Zone OCR and the Art of Quick Fields Maintenance
Contributed by: System Administrator, City of St. Paul
Our department works with three different types of documents on a regular basis: Agendas, Minutes, and Budget Minutes. We started with a Quick Fields session that processed around 25 pages a second. This may not sound like a bad rate, but by taking advantage of all the functionalities that Quick Fields has to offer, we were able to increase our processing rate to over 300 pages a second!
Each document is despeckled, smoothed and zone OCR’d for identification. We use two zones for identification: the title area and the page number. The Agendas and Minutes start with Page 1, while the Budget Minutes begin with a cover page without a page number. Lastly, we use Zone OCR to gather information on the meetings, i.e. type, place, time, and date.
As part of streamlining the Quick Fields session, we moved Despeckle, Smooth, and the Identification Zone OCR’s, which occurred for all independent ID processes, to Pre-Classification Processing.
The benefits of Pre-Classification Processing are evident when looking at the two flow charts below. The first chart describes the process without utilizing Pre-Classification Processing, while the second chart describes this same process with Pre-Classification Processing. Try following the map for Budget Minutes. The length of this path should illustrate the benefits of Pre-Classification Processing.
Also, we have greatly increased the performance of the Quick Fields Session by getting rid of two resource-intensive Zone OCR Processes.
Zone OCRs performed in the Pre-Classification Processing step only store information as tokens; no identification occurs. We have to create unique identification conditions for each document type under the Classification step.
Hint: Give your processes intuitive names that concisely describe what the process is doing. This will help you trouble-shoot.
- We renamed the Zone OCR processes to something that makes more sense. Now we know what is happening just by looking at the Quick Fields session configuration
Quick Fields 8 allows you to use one zone process with multiple zones in order to streamline your OCR processes (more on this later).
Now that we have two identification zones, we need to add separate Token Identification Processes for each document type, since this is not incorporated into the Pre-Classification Process. Since we are dealing with three types of documents we created a Token Identification condition to determine the document type.

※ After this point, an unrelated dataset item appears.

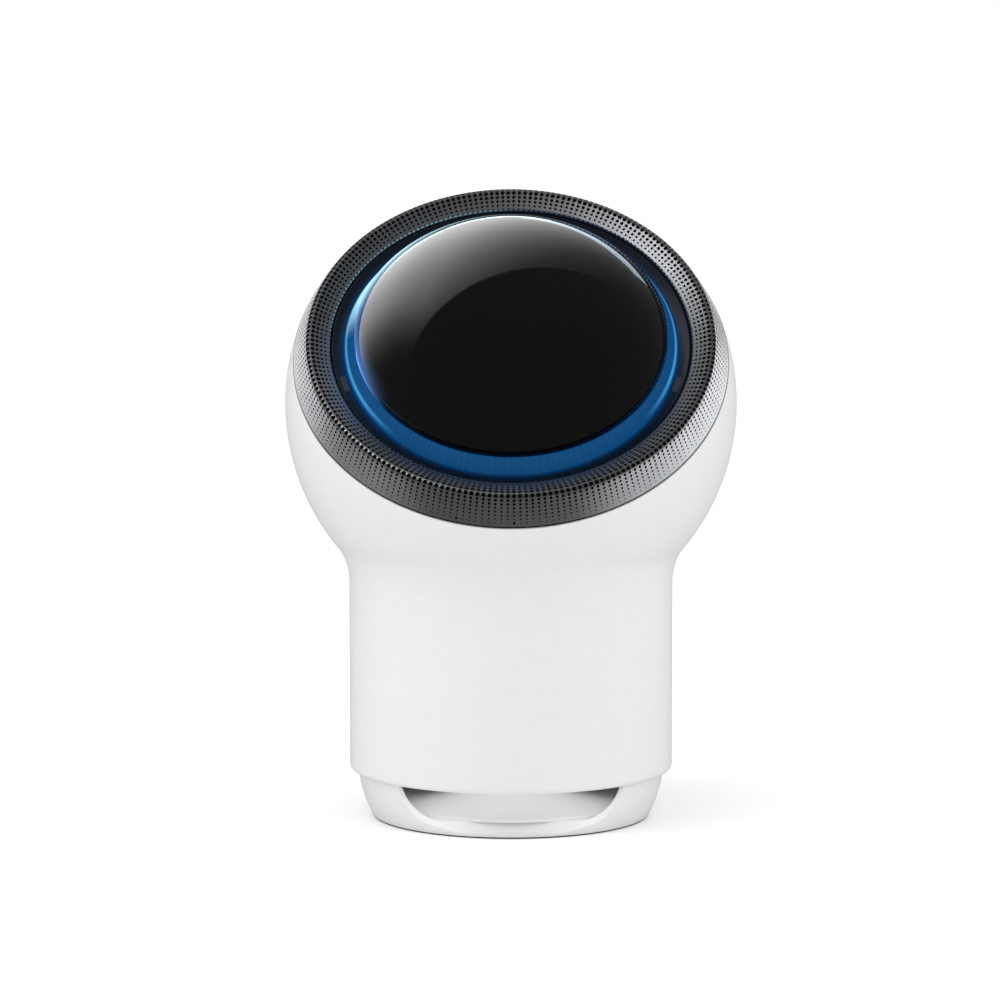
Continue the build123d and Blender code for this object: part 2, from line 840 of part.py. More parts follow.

In order to decide if our statements will limit or expand the search we have to choose between “all” and “any” for the first orange word. Within the Identification Conditions you can check if a token matches a given, static value (number or word).
For help with Quick Fields Logical Conditions see: Help.
Don’t worry, if you make a syntax error, the program will catch it with a red exclamation mark. Just click on the exclamation mark for a hint about what is wrong.
We use this step to gather all the relevant data from the documents to insert into our template fields; in this case, meeting minutes.
Each agenda has a page with the date of the meeting, the time of the meeting and the location of the meeting. We can assign all the zones to one OCR process as we did earlier in Pre-Classification Processing. We can combine all of the zones into one larger zone that contains the desired information on the page. Later, we will use pattern matching to extract the pieces of information we want from the zone.
Hint: If you change what information is contained within a zone, update the associated tokens.
Pattern Matching allows us to use fewer zones and get more out of them by taking advantage of the structure of a string to extract the pieces of information in which we are interested.
Quick Fields uses .NET Regular Expressions for its Pattern Matching feature. For an in-depth advanced reference as to what these regular expressions are and how to use them, visit Regular Expressions.
In order to take advantage of Pattern Matching, we must first find the pattern in our information. The three pieces of data we want to extract from our large zone above are the Date, Time and Place of the meeting. Their patterns are:
- Every Meeting Date has the format, “Day comma Month number comma Year”.
- Every Meeting Time has the format, “one or two digits colon two digits A or P M” with no spaces.
- Every Meeting Place is, “Council Chambers hyphen number two letters Floor” with an arbitrary number of spaces.
The above image illustrates the regular expressions that match the patterns for our sought after information and tells the computer which tokens to look in for the information.
Five Things to Keep in Mind when Designing your Quick Fields Session
- Streamline and minimize your resource-heavy processes by using Pre-Classification Processing.
- Name your processes descriptively.
- Use care with logical operators when creating Identification Conditions.
- Organize the information you want to retrieve into one Zone OCR Process.
- Create large zones and use Pattern Matching to extract the relevant information.
We hope that our experience will encourage you to try out a few of these practices in your own Quick Fields sessions.